Executives in some corners of the electronics industry, including the data-center sector, are crossing their fingers that fabs no longer racing to fill orders for the consumer market will shift to making more of what they need. But this transition will take time to play out, as anyone aware of the semiconductor industry’s inflexibility can attest.
But most sectors are likely out of luck in the short term. It can take months to shut down and reset production plants to fab the types of automotive- and industrial-grades chips that remain a challenge to buy in ample quantities.
Furthermore, it’s generally not viable to use chips designed for consumer devices in other markets that require more ruggedness—for instance, the ability to tolerate the harsh vibrations and high temperatures in cars.
Exit Velocity
As demand for consumer devices fades, secondary effects also could speed up the recovery, said Supplyframe’s Barnett. As the global economy recuperates from the pandemic, numerous electronics companies decided it was better to break from tradition and stockpile inventory in the event of further supply problems. As a result, many engaged in double-booking in an attempt to build “safety stocks” of components, said Barnett.

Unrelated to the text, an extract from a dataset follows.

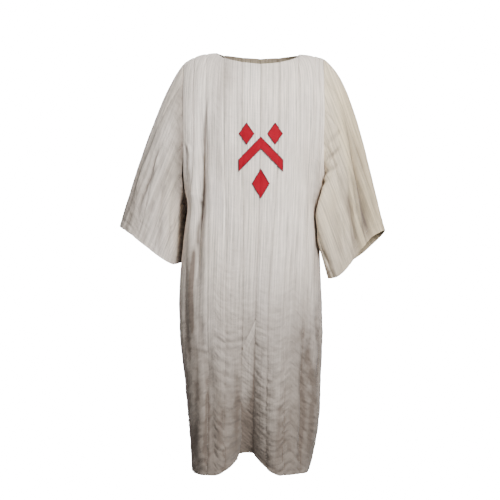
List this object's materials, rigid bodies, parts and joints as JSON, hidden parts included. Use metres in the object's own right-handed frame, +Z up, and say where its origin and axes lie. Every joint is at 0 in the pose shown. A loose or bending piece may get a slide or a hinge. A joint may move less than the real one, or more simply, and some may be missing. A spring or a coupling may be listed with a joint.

The lack of coordination between buyers and sellers blew demand out of proportion, prolonging the parts shortage. But this is now coming back to bite everyone as the supply chain suffers a so-called “bullwhip” effect. “With parts orders easing up, the level of previous excess booking has become apparent, leading to a rapid and dramatic shift in market condition in favor of buyers,” said Barnett.
He explained that 73% of the component types tracked by Supplyframe were rated as being in the red for lead times in the third quarter of 2022, meaning that the lead times were extended, or parts were on allocation.
In the fourth quarter, the percentage of components in the red category for lead times will be at 37%. Further improvements are on tap: less than 3% of parts will remain in the red by the third quarter of 2023.
“There’s been a dramatic shift in market conditions in just a matter of weeks,” said Barnett. The sudden shift also is helping tamp down prices for electronic components that have been artificially high due to supply-chain disruptions and a broader rise in inflation during the pandemic.
Nothing Comes Easy
While the end of the chip shortage seems to be in sight, it’s possible nothing works out the way we expect it to.
The electronics supply chain exists within a complicated and volatile environment, with the average chip traveling thousands of miles before landing in a customer’s hands. That puts the semiconductor industry at relatively high risk to disruptions due to climate change (prolonged droughts, severe storms, or floods) and other unforeseen events (earthquakes or fab fires), which could continue to create sporadic glitches in its ability to supply chips.
While industry analysts said the end of the chip shortage is finally in sight, geopolitical factors could throw a wrench into things. The U.S. recently imposed a new set of sanctions on China, seeking to cut off its access to the chip-design software and manufacturing tools that could be used to build high-end processors. Fears also are mounting that China could invade Taiwan and take control of its production facilities.
“Separate from the regular supply chain pressures, the whole U.S.-China conflict is a major issue for the electronics industry,” said ECIA’s Ford. “We’re going to start feeling the constraints more and more going forward.”